** BEGIN DATA **

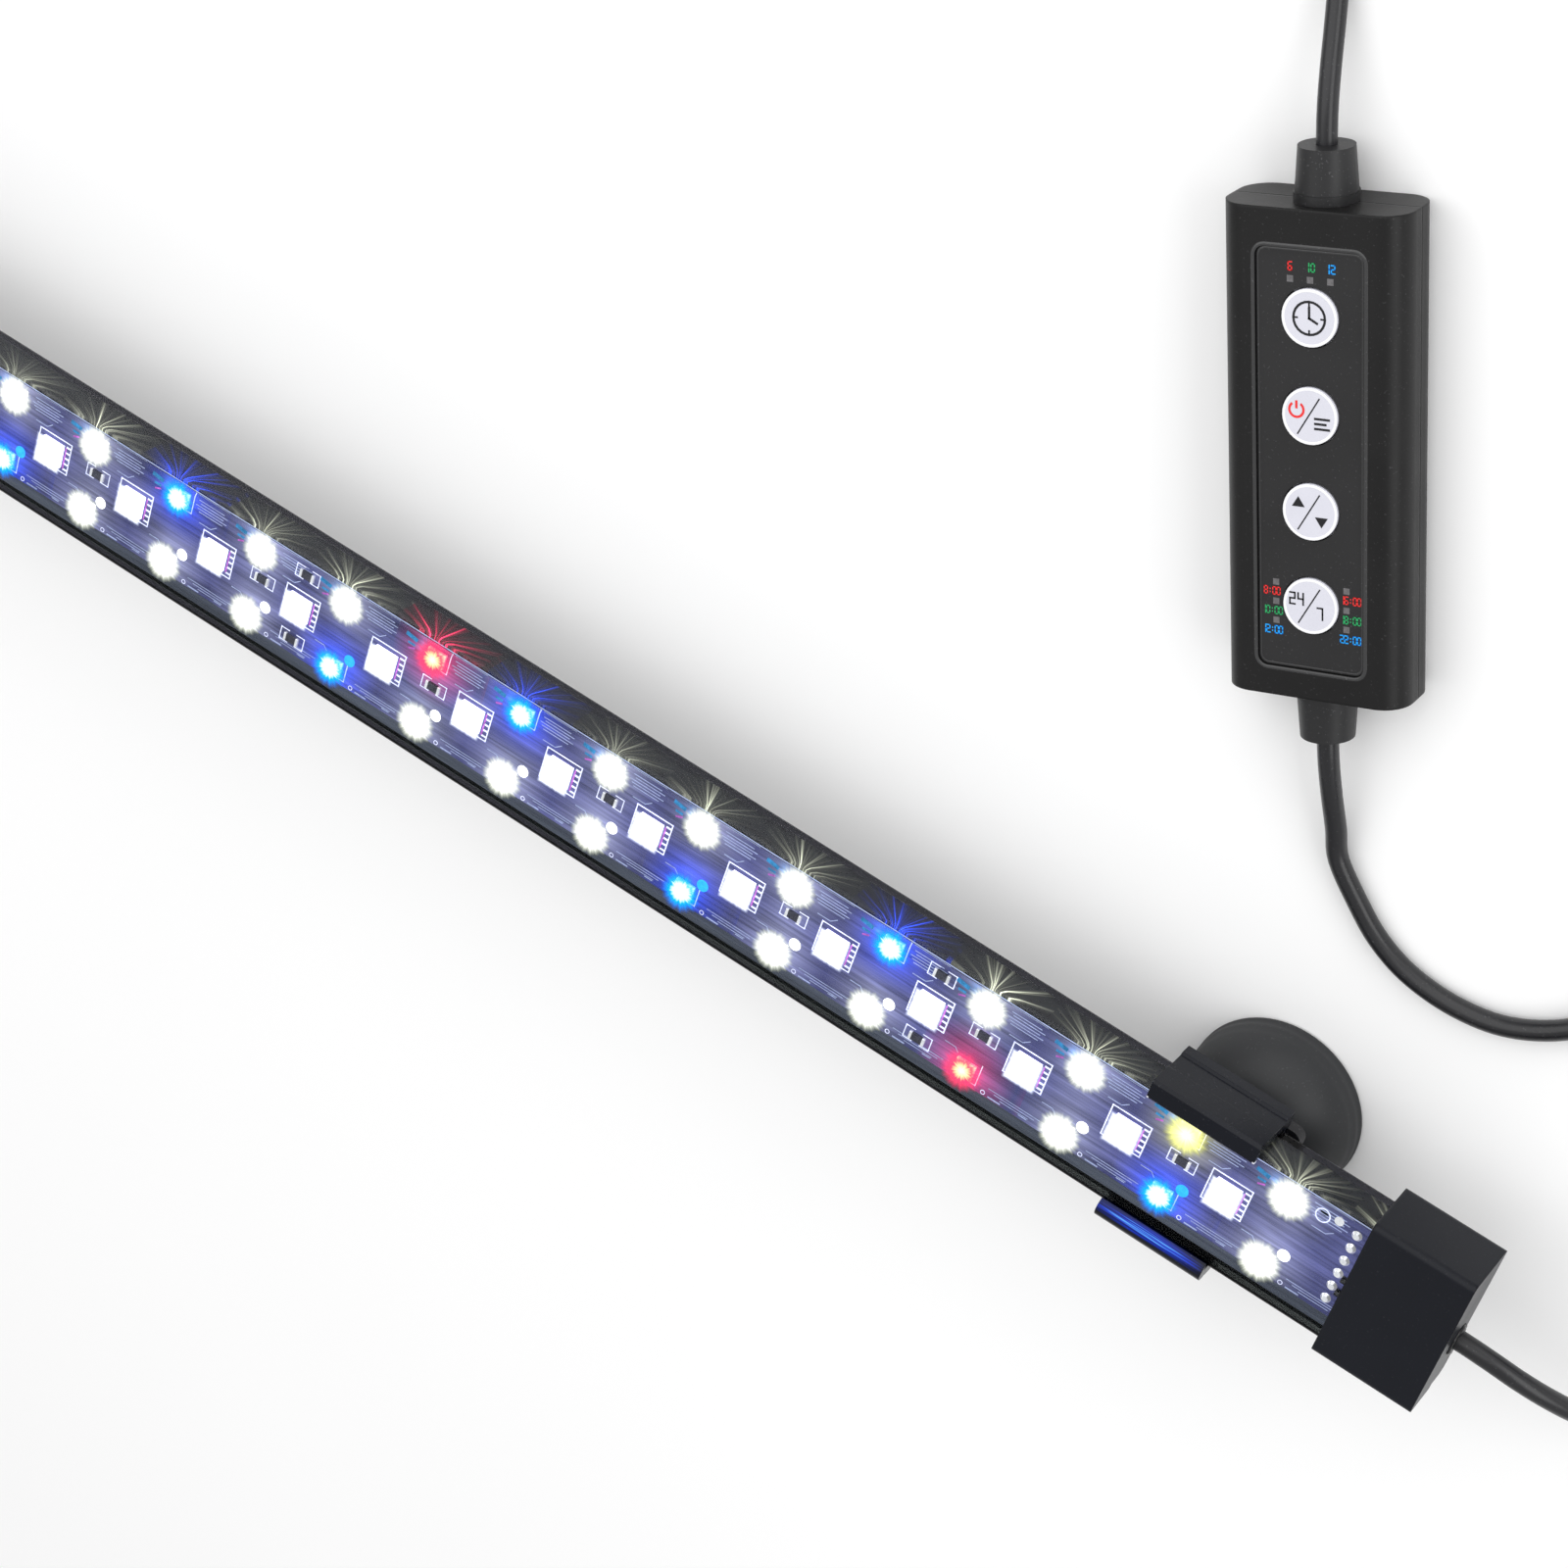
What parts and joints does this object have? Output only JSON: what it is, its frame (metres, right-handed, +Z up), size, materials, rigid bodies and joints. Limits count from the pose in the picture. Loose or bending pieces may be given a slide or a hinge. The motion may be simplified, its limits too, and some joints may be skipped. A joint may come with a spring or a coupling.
{
  "type": "led aquarium light",
  "caption": "Long clear tube of lit LEDs with end caps, sliding suction-cup clips and an inline push-button controller on its cord.",
  "frame": {"origin": "middle of the light between its suction cups, on the surface that the cups rest on", "axes": "+X along the tube towards the cable end, +Y across the tube towards the controller, +Z up, the way the LEDs shine"},
  "size_m": [0.5752, 0.2724, 0.0365],
  "materials": {
    "clear_tube": "clear polished plastic",
    "black_anodised": "black anodised, satin",
    "board_mask": "black-blue solder mask",
    "led_white": "lit white LED",
    "led_blue": "lit blue LED",
    "led_red": "lit red LED",
    "led_yellow": "lit yellow LED",
    "led_square": "lit square LED",
    "chip_ceramic": "matt black with tinned ends",
    "solder": "bright solder",
    "wire_insulation": "black insulation",
    "cap_plastic": "satin moulded plastic",
    "clip_plastic": "glossy moulded plastic",
    "holder_plastic": "satin moulded plastic",
    "seal_silicone": "matt silicone",
    "potting_resin": "cast resin",
    "cup_rubber": "smooth matt rubber",
    "controller_plastic": "fine spark-textured plastic",
    "panel_film": "satin printed film",
    "button_white": "white keys",
    "green_board": "green solder mask",
    "switch_metal": "stamped steel",
    "chip_black": "moulded epoxy",
    "led_small": "small LED, off",
    "window_grey": "smoky light guide",
    "screw_steel": "zinc plated",
    "relief_rubber": "soft moulded rubber",
    "cord_jacket": "smooth PVC jacket",
    "tie_band": "black band",
    "connector_plastic": "moulded PVC",
    "contact_metal": "nickel plated",
    "pin_brass": "bright",
    "mark_black": "printed",
    "mark_red": "printed",
    "mark_green": "printed",
    "mark_blue": "printed",
    "silkscreen": "printed white"
  },
  "bodies": {
    "light": {"lens_tube": "clear_tube", "heat_sink_channel": "black_anodised", "led_board": "board_mask", "white_leds": "led_white", "blue_leds": "led_blue", "red_leds": "led_red", "yellow_leds": "led_yellow", "square_leds": "led_square", "chip_resistors": "chip_ceramic", "solder_pads": "solder", "lead_wires": "wire_insulation", "cable_end_cap": "cap_plastic", "plain_end_cap": "cap_plastic", "cable_end_seal": "seal_silicone", "plain_end_seal": "seal_silicone", "potting_block": "potting_resin", "cable_grommet": "relief_rubber", "controller_front_shell": "controller_plastic", "controller_back_shell": "controller_plastic", "control_panel": "panel_film", "controller_board": "green_board", "tact_switches": "switch_metal", "control_chip": "chip_black", "driver_parts": "chip_black", "controller_leads": "wire_insulation", "indicator_leds": "led_small", "indicator_windows": "window_grey", "controller_screws": "screw_steel", "lamp_side_relief": "relief_rubber", "supply_side_relief": "relief_rubber", "lamp_cord_out": "cord_jacket", "lamp_cord_coil": "cord_jacket", "lamp_cord_return": "cord_jacket", "lamp_coil_ties": "tie_band", "supply_cord_run": "cord_jacket", "supply_cord_coil": "cord_jacket", "supply_cord_tail": "cord_jacket", "supply_coil_ties": "tie_band", "connector_body": "connector_plastic", "connector_sleeve": "contact_metal", "connector_pin": "pin_brass"},
    "right_clip": {"right_clip": "clip_plastic", "right_cup_holder": "holder_plastic"},
    "right_cup": {"right_suction_cup": "cup_rubber"},
    "left_clip": {"left_clip": "clip_plastic", "left_cup_holder": "holder_plastic"},
    "left_cup": {"left_suction_cup": "cup_rubber"},
    "timer_button": {"timer_button": "button_white"},
    "power_button": {"power_button": "button_white"},
    "level_button": {"level_button": "button_white"},
    "day_button": {"day_button": "button_white"}
  },
  "joints": [
    {"name": "right_clip_slide", "type": "slide", "parent": "light", "child": "right_clip", "axis": [1, 0, 0], "range_m": [-0.185, 0.019]},
    {"name": "right_cup_spin", "type": "hinge", "parent": "right_clip", "child": "right_cup", "pos_m": [0.205, 0, 0], "axis": [0, 0, 1], "continuous": true},
    {"name": "left_clip_slide", "type": "slide", "parent": "light", "child": "left_clip", "axis": [1, 0, 0], "range_m": [-0.019, 0.185]},
    {"name": "left_cup_spin", "type": "hinge", "parent": "left_clip", "child": "left_cup", "pos_m": [-0.205, 0, 0], "axis": [0, 0, 1], "continuous": true},
    {"name": "timer_press", "type": "slide", "parent": "light", "child": "timer_button", "axis": [0, 0, -1], "range_m": [0, 0.0005], "stiffness_N_per_m": 800},
    {"name": "power_press", "type": "slide", "parent": "light", "child": "power_button", "axis": [0, 0, -1], "range_m": [0, 0.0005], "stiffness_N_per_m": 800},
    {"name": "level_press", "type": "slide", "parent": "light", "child": "level_button", "axis": [0, 0, -1], "range_m": [0, 0.0005], "stiffness_N_per_m": 800},
    {"name": "day_press", "type": "slide", "parent": "light", "child": "day_button", "axis": [0, 0, -1], "range_m": [0, 0.0005], "stiffness_N_per_m": 800}
  ]
}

** END DATA **

→ **EXERCISE INSTRUCTIONS**
Reproduce the whole listing word for word.

→ **SOLUTION TO THE EXERCISE**
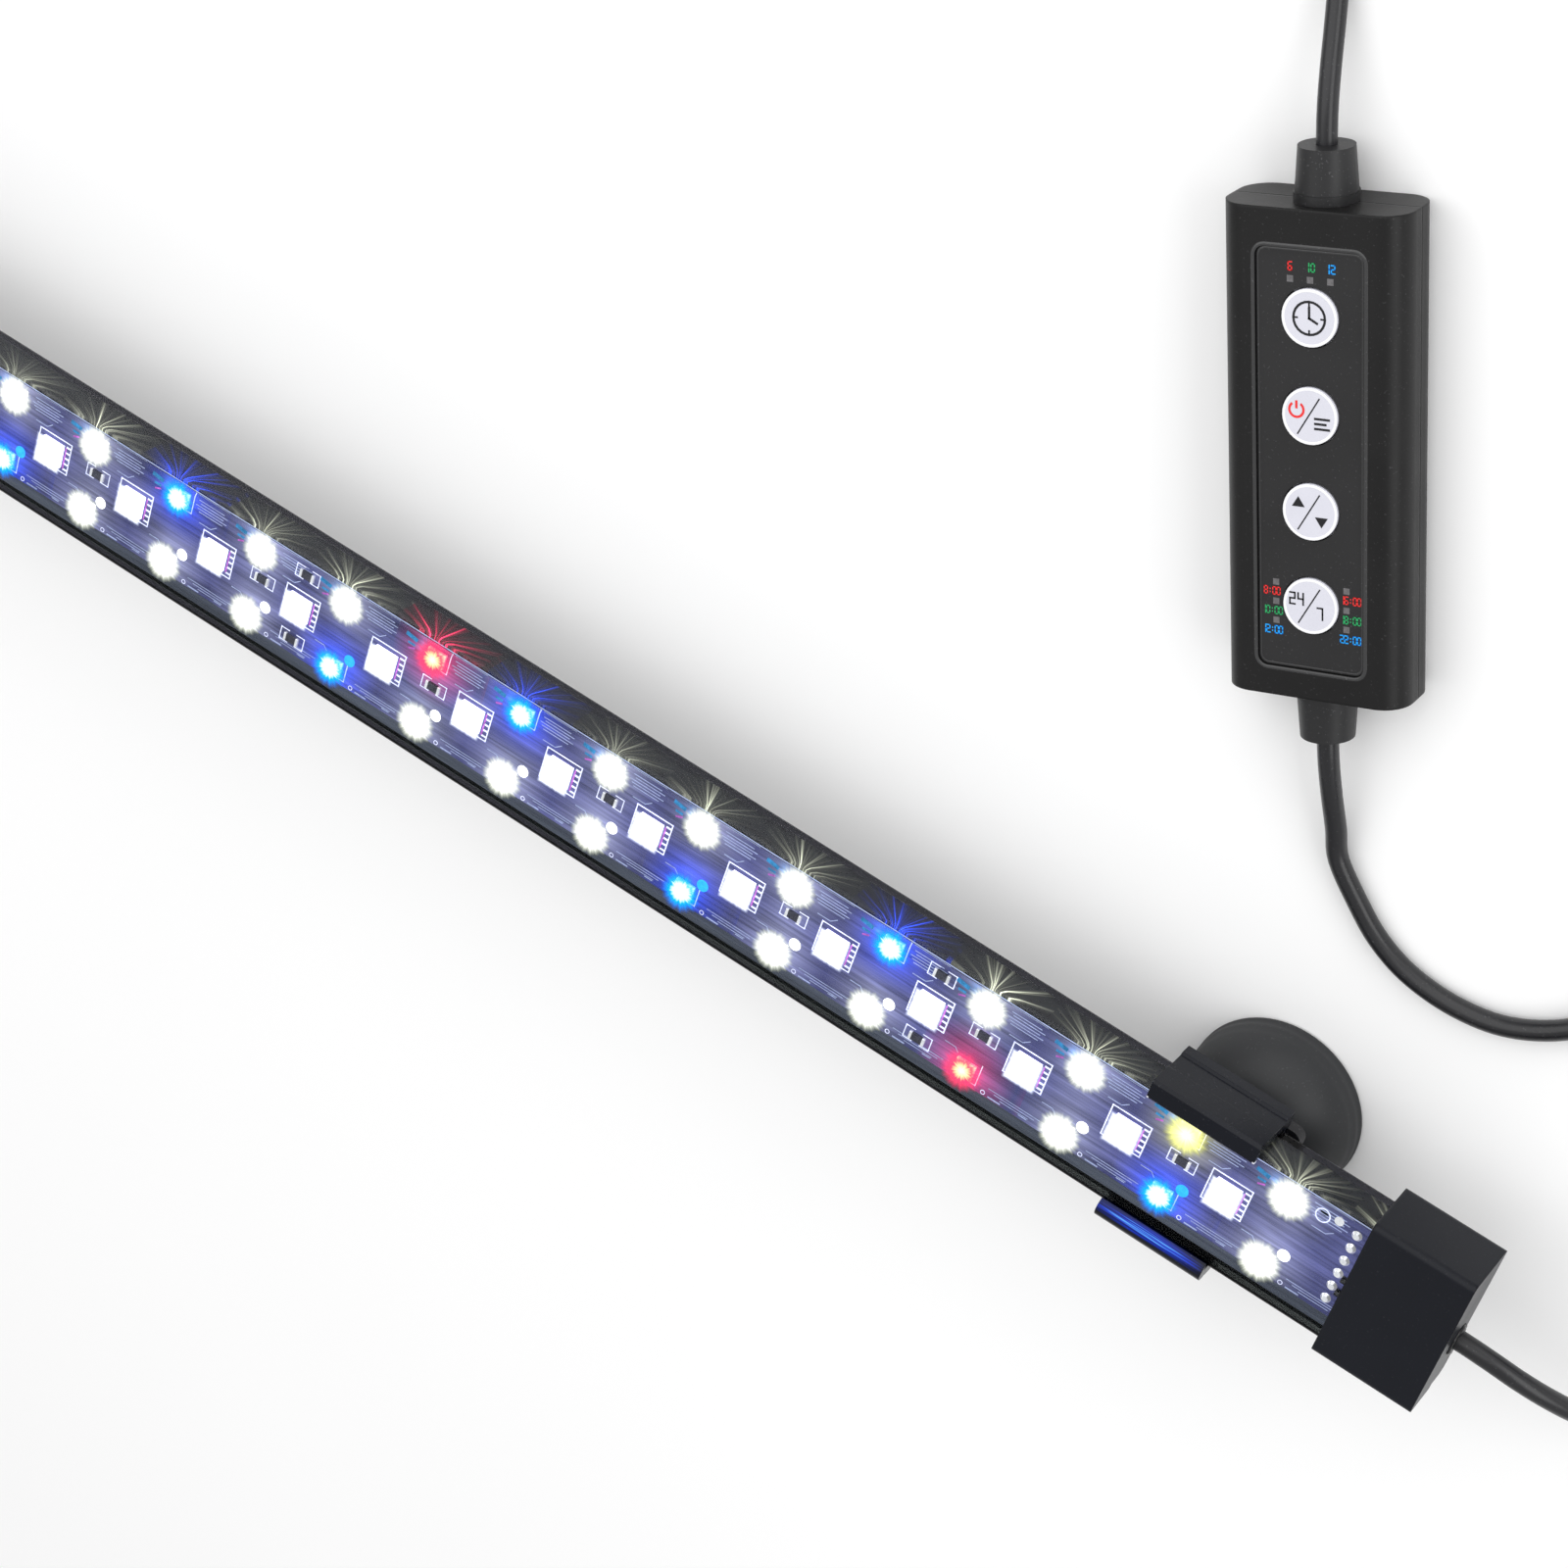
What parts and joints does this object have? Output only JSON: what it is, its frame (metres, right-handed, +Z up), size, materials, rigid bodies and joints. Limits count from the pose in the picture. Loose or bending pieces may be given a slide or a hinge. The motion may be simplified, its limits too, and some joints may be skipped. A joint may come with a spring or a coupling.
{
  "type": "led aquarium light",
  "caption": "Long clear tube of lit LEDs with end caps, sliding suction-cup clips and an inline push-button controller on its cord.",
  "frame": {"origin": "middle of the light between its suction cups, on the surface that the cups rest on", "axes": "+X along the tube towards the cable end, +Y across the tube towards the controller, +Z up, the way the LEDs shine"},
  "size_m": [0.5752, 0.2724, 0.0365],
  "materials": {
    "clear_tube": "clear polished plastic",
    "black_anodised": "black anodised, satin",
    "board_mask": "black-blue solder mask",
    "led_white": "lit white LED",
    "led_blue": "lit blue LED",
    "led_red": "lit red LED",
    "led_yellow": "lit yellow LED",
    "led_square": "lit square LED",
    "chip_ceramic": "matt black with tinned ends",
    "solder": "bright solder",
    "wire_insulation": "black insulation",
    "cap_plastic": "satin moulded plastic",
    "clip_plastic": "glossy moulded plastic",
    "holder_plastic": "satin moulded plastic",
    "seal_silicone": "matt silicone",
    "potting_resin": "cast resin",
    "cup_rubber": "smooth matt rubber",
    "controller_plastic": "fine spark-textured plastic",
    "panel_film": "satin printed film",
    "button_white": "white keys",
    "green_board": "green solder mask",
    "switch_metal": "stamped steel",
    "chip_black": "moulded epoxy",
    "led_small": "small LED, off",
    "window_grey": "smoky light guide",
    "screw_steel": "zinc plated",
    "relief_rubber": "soft moulded rubber",
    "cord_jacket": "smooth PVC jacket",
    "tie_band": "black band",
    "connector_plastic": "moulded PVC",
    "contact_metal": "nickel plated",
    "pin_brass": "bright",
    "mark_black": "printed",
    "mark_red": "printed",
    "mark_green": "printed",
    "mark_blue": "printed",
    "silkscreen": "printed white"
  },
  "bodies": {
    "light": {"lens_tube": "clear_tube", "heat_sink_channel": "black_anodised", "led_board": "board_mask", "white_leds": "led_white", "blue_leds": "led_blue", "red_leds": "led_red", "yellow_leds": "led_yellow", "square_leds": "led_square", "chip_resistors": "chip_ceramic", "solder_pads": "solder", "lead_wires": "wire_insulation", "cable_end_cap": "cap_plastic", "plain_end_cap": "cap_plastic", "cable_end_seal": "seal_silicone", "plain_end_seal": "seal_silicone", "potting_block": "potting_resin", "cable_grommet": "relief_rubber", "controller_front_shell": "controller_plastic", "controller_back_shell": "controller_plastic", "control_panel": "panel_film", "controller_board": "green_board", "tact_switches": "switch_metal", "control_chip": "chip_black", "driver_parts": "chip_black", "controller_leads": "wire_insulation", "indicator_leds": "led_small", "indicator_windows": "window_grey", "controller_screws": "screw_steel", "lamp_side_relief": "relief_rubber", "supply_side_relief": "relief_rubber", "lamp_cord_out": "cord_jacket", "lamp_cord_coil": "cord_jacket", "lamp_cord_return": "cord_jacket", "lamp_coil_ties": "tie_band", "supply_cord_run": "cord_jacket", "supply_cord_coil": "cord_jacket", "supply_cord_tail": "cord_jacket", "supply_coil_ties": "tie_band", "connector_body": "connector_plastic", "connector_sleeve": "contact_metal", "connector_pin": "pin_brass"},
    "right_clip": {"right_clip": "clip_plastic", "right_cup_holder": "holder_plastic"},
    "right_cup": {"right_suction_cup": "cup_rubber"},
    "left_clip": {"left_clip": "clip_plastic", "left_cup_holder": "holder_plastic"},
    "left_cup": {"left_suction_cup": "cup_rubber"},
    "timer_button": {"timer_button": "button_white"},
    "power_button": {"power_button": "button_white"},
    "level_button": {"level_button": "button_white"},
    "day_button": {"day_button": "button_white"}
  },
  "joints": [
    {"name": "right_clip_slide", "type": "slide", "parent": "light", "child": "right_clip", "axis": [1, 0, 0], "range_m": [-0.185, 0.019]},
    {"name": "right_cup_spin", "type": "hinge", "parent": "right_clip", "child": "right_cup", "pos_m": [0.205, 0, 0], "axis": [0, 0, 1], "continuous": true},
    {"name": "left_clip_slide", "type": "slide", "parent": "light", "child": "left_clip", "axis": [1, 0, 0], "range_m": [-0.019, 0.185]},
    {"name": "left_cup_spin", "type": "hinge", "parent": "left_clip", "child": "left_cup", "pos_m": [-0.205, 0, 0], "axis": [0, 0, 1], "continuous": true},
    {"name": "timer_press", "type": "slide", "parent": "light", "child": "timer_button", "axis": [0, 0, -1], "range_m": [0, 0.0005], "stiffness_N_per_m": 800},
    {"name": "power_press", "type": "slide", "parent": "light", "child": "power_button", "axis": [0, 0, -1], "range_m": [0, 0.0005], "stiffness_N_per_m": 800},
    {"name": "level_press", "type": "slide", "parent": "light", "child": "level_button", "axis": [0, 0, -1], "range_m": [0, 0.0005], "stiffness_N_per_m": 800},
    {"name": "day_press", "type": "slide", "parent": "light", "child": "day_button", "axis": [0, 0, -1], "range_m": [0, 0.0005], "stiffness_N_per_m": 800}
  ]
}